The work Northwest Side Housing Center is doing with peer-to-peer financial coaching, as well as the direct services offered—including support for families facing home foreclosure, coaching for first-time home buyers, and rental counseling and income support—become part of the solutions to ensure our economy thrives. However, financial institutions need to do more to attend to the financial needs of Latinos.

“We are the second-largest community in Chicago, and also the leading-second with higher rates of undocumented status in Chicago as well,” Rodriguez states. Being undocumented includes not having a Social Security Number, which is required to access many financial services. This leads to more undocumented people relying on alternative financial services (AFS), which aren’t as regulated and have much higher interest rates than traditional services like banks and credit.

According to The Future of Banking report, in 2017, 32.4% of Latino households used transaction AFS in the previous 12 months—a 7.1% decrease since 2011. Still, the rate of Latino households using transaction AFS remains more than double that of White households (12%).

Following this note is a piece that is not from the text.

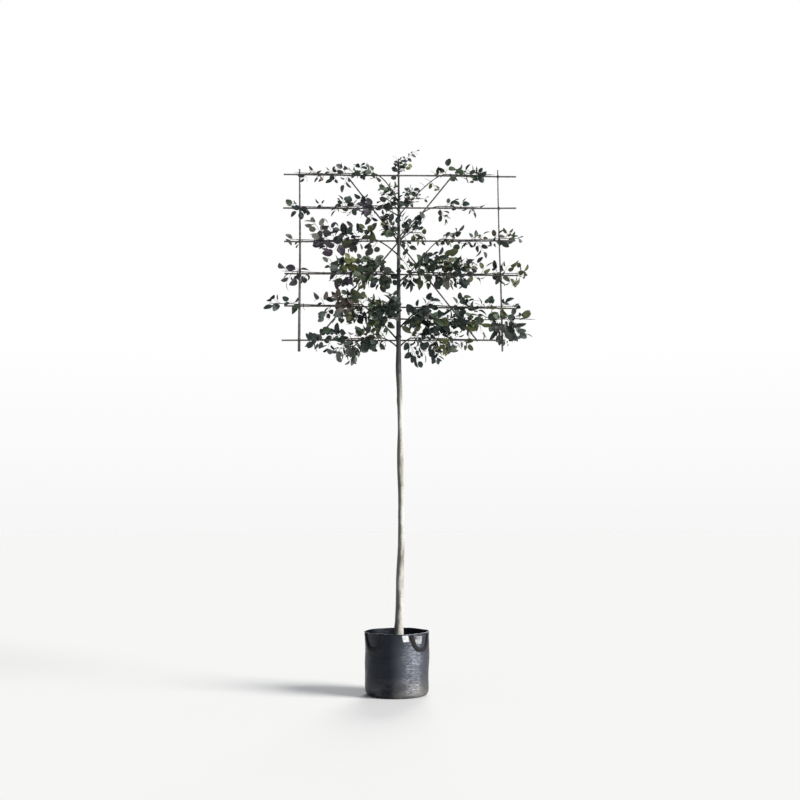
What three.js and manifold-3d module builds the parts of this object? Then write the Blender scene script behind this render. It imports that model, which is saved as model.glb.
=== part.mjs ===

Rodriguez says that “over the past few years, there have been improvements on financial institutions, but there is always more that can happen, specially more with the ITIN community.” ITIN stands for Individual Taxpayer Identification Number, a tax-processing number the IRS issues to those who are required to have a US taxpayer number, but who are ineligible to obtain a Social Security Number. These individuals “do have a reliable income source,” Rodriguez continues, “but the [financial] products available don’t make sense, specially with the amount that they are earning: it’s almost impossible to get a loan. If they were to get a loan just like any other individual with a Social Security Number, they could pay it and afford it.”

Financial inclusion for all

The Future of Banking report also shows that the financial services sector is a key lever to create a more equitable economy, so when we see that 30.2% of unbanked households—those in which no one in the house has a checking or a savings account—mention not trusting banks as a reason for not having an account, it’s clear that the financial services sector should be putting more effort into reaching this population, more than just offering literature and applications in Spanish.

Latinos in finance | Latinos in banking | peer to peer financial education
Maria at work.

Financial inclusion is an important marker of economic health, “yet 63 million people are not fully included in the regulated and mainstream financial system,” the report claims. Confusion over lending criteria and not understanding credit scoring affects Latinos pursuing loans, applying for credit, and when making other financial decisions.

To ensure that we reach a more equitable economy, UnidosUS supports our Affiliate Network in their financial counseling programs, which helps our community understand more about their credit. For example, as The Future of Banking report reveals: “Focus group respondents who enrolled in financial counseling or prospective homebuyer education classes said they learned the most about their credit in these settings.”

Furthermore, to better reach unbanked and underbanked Latino communities, UnidosUS has also developed their Latinos in Finance Initiative, a program to train bilingual Latinos in the financial sector, developing financial services staff who are part of the communities that need the most support.

With these initiatives we plan to close the gap in trust and understanding between Latinos and banking. By the time the middle-schoolers on the Northwest side are old enough to open a checking account, they’ll know how to make the financial system work for them.